Une stratégie de long terme

L'étude insiste également sur la nécessité d'inscrire ces projets dans une "stratégie territoriale de long terme", qui va donc au-delà de la durée d'un mandat électoral. Des projets qui doivent encore être "multifonctionnels" –  offrant plusieurs services écosystémiques, qui doivent être mis en valeur – et "sans regret" (entendre que "si le projet n'atteint que partiellement le résultat escompté, le bilan sera tout de même positif"). L'étude concède toutefois que les évaluations socio-économiques des impacts des solutions fondées sur la nature "restent encore rares", qu'elles "peinent à refléter les nombreuses externalités qu'elles produisent", certains bénéfices étant en outre "difficilement quantifiables". Elle relève néanmoins que des outils commencent à se développer.

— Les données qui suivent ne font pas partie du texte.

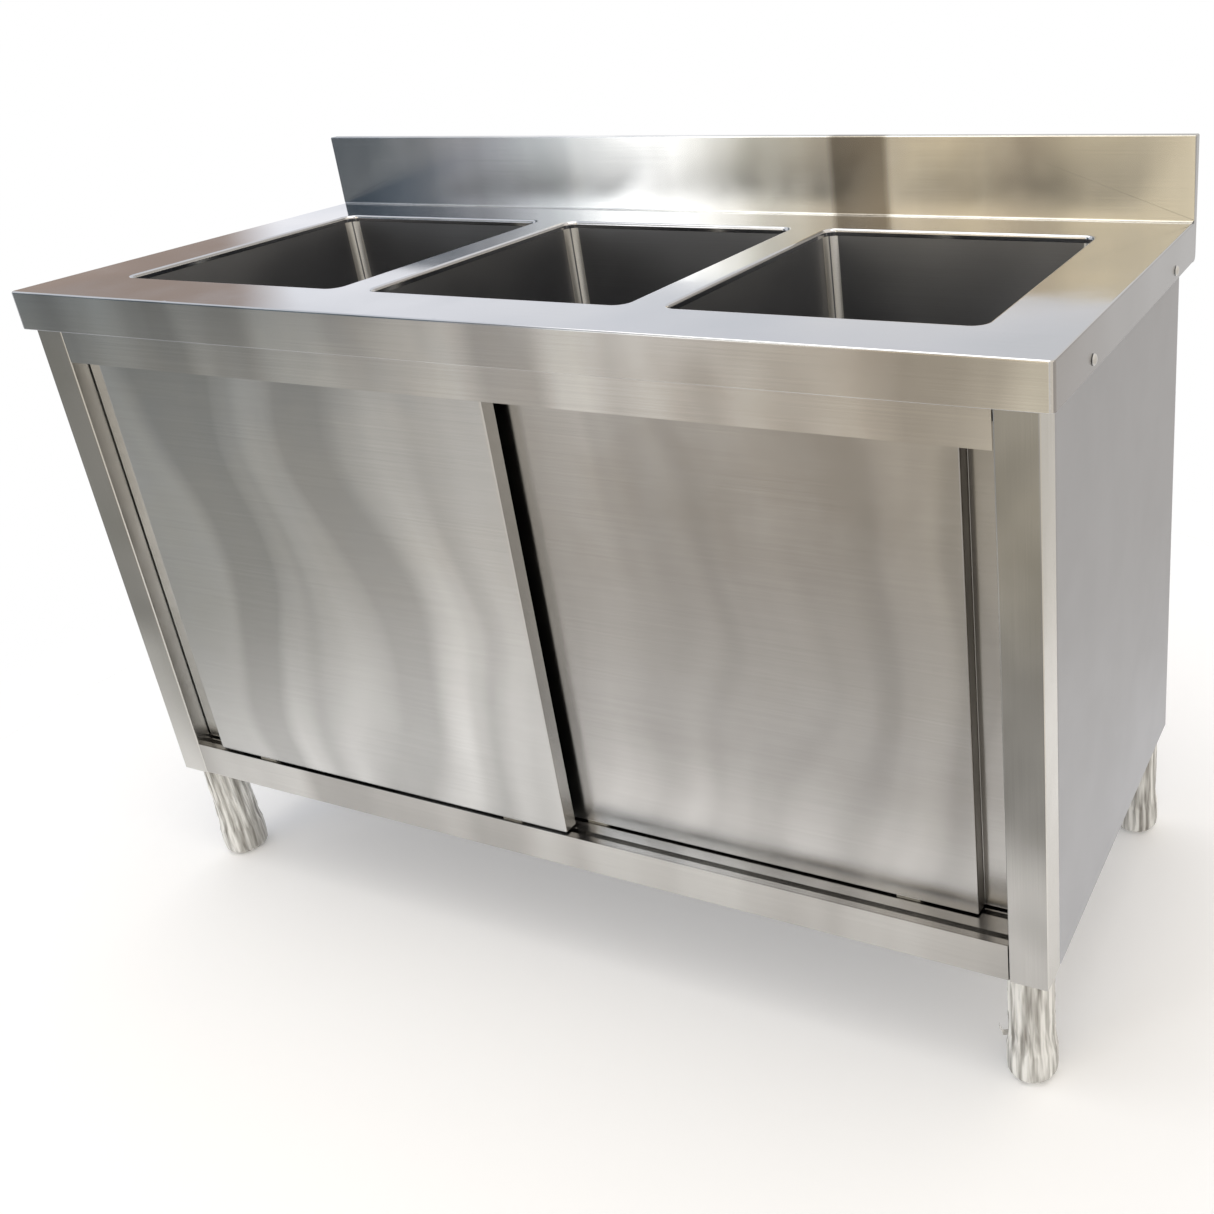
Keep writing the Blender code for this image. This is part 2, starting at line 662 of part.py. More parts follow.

Sortir des "pensées en silo"

L'étude ne dissimule pas non plus le risque que ces solutions ne participent à une logique ségrégative, et invite en conséquence leurs promoteurs à s'assurer qu'elles sont bénéfiques à tous. Elle relaye notamment l'approche "just green enough" (juste assez de vert) – qui conseille de mettre en œuvre plusieurs projets simultanément plutôt qu'un grand projet d'aménagement à haute visibilité qui concentrerait l'attention et l'attrait – et milite encore pour sortir de "politiques publiques pensées en silo et sans les citoyens", pour passer d'une pensée "simplifiante" à une "pensée complexe" intégrant l'ensemble des aspects (environnementaux, paysagers, sociaux et économiques) et élargissant le type et le nombre des acteurs dans le processus décisionnel – singulièrement les citoyens. Sur ce point, il est souligné que si la dématérialisation permet d'atteindre davantage de personnes, des rencontres physiques – et un certain équilibre entre ces deux modes de fonctionnement – restent nécessaires.

Nécessaire cohérence

Outre de nombreux exemples et retours d'expérience, l'étude propose diverses présentations des outils (singulièrement de planification) existants, parfois sous la forme de tableaux ou schémas synthétiques. Un apport utile compte tenu du nombre et de la complexité – d'ailleurs récemment dénoncés par l'Autorité environnementale (voir notre article) – de ces derniers. L'étude insiste d'ailleurs sur la nécessaire cohérence de l'ensemble, chaque projet devant notamment tenir compte des "interactions avec les territoires à proximité, qui sont souvent oubliés", ou encore de "la gestion des espaces privés". Last, but not least, l'étude recense les "nombreux dispositifs de financement" existants, "qui ne demandent qu'à être mobilisés".